TEMPO.CO, Hong Kong – Sekitar seratus demonstran berlindung di salah satu universitas di Hong Kong saat polisi mengepung kampus.
Sejumlah aktivis demonstrasi berusaha keluar dari kampus yang terkepung.
Sebagian lainnya mengatakan mereka berlindung di kampus bukan karena bersiap untuk bentrok dengan polisi tapi karena kesulitan mencari jalan keluar.
“Saya tidak ingin menyerah. Menyerah hanya untuk orang-orang yang bersalah. Tidak satupun dari kami bersalah,” kata Michelle, 20 tahun, yang merupakan seorang mahasiswa di kampus Polytechnic University di Semenanjung Kowloon, seperti dilansir Reuters Kamis, 21 November 2019.
Sampah terlihat menumpuk di sejumlah lokasi di kampus. Sejumlah puing batu dan bom bensin juga terlihat tergeletak di banyak lokasi.
Banyak demonstran yang telah meninggalkan peralatannya termasuk masker gas dan payung.
Banyak bangunan kampus yang mengalami kerusakan dengan ruang-ruang belajar di rusak dan kaca pecah. Namun, listrik dan air masih berfungsi.
Pusat keuangan Asia ini mengalami kemunduran akibat demonstrasi yang diwarnai banyak bentrokan antara demonstran dan polisi. Namun, suasana menjadi lebih tenang dalam dua hari terakhir menjelang digelarnya pemilu Dewan Distrik pada Ahad.
Pemerintah mengatakan masih memonitor situasi untuk melihat apakah pemilu dapat digelar secara aman.
Polytechnic University menjadi satu-satunya kampus yang masih dikuasai aktivis selaa sepekan terakhir, yang diwarnai bentrokan paling keras antara demonstran anti-pemerintah dan polisi.
Demonstrasi ini, seperti dilansir Channel News Asia, mengalami eskalasi sejak lima bulan terakhir akibat penolakan RUU Ekstradisi, yang memungkinkan warga diadili di Cina.

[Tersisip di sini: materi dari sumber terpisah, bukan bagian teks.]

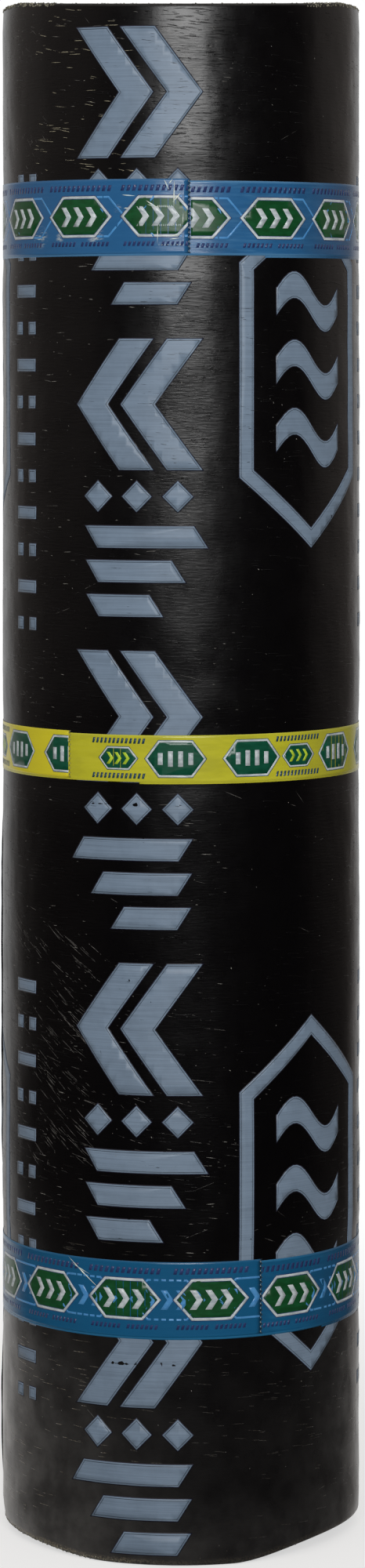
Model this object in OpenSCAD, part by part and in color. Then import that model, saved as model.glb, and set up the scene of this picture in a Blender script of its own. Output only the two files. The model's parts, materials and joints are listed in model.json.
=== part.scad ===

Demonstran menilai dukungan pemerintah Cina atas RUU itu sebagai bentuk intervensi langsung atas kebebasan yang dijanjikan ke Hong Kong saat koloni Inggris itu dikembalikan lagi ke Cina pada 1997.
Saat itu, Beijing berkomitmen dengan sistem satu negara, dua sistem yang memberikan Hong Kong status otonomi. Demonstrasi besar ini menjadi tantangan tersendiri bagi pemerintahan Presiden Cina, Xi Jinping, yang mulai berkuasa sejak 2012.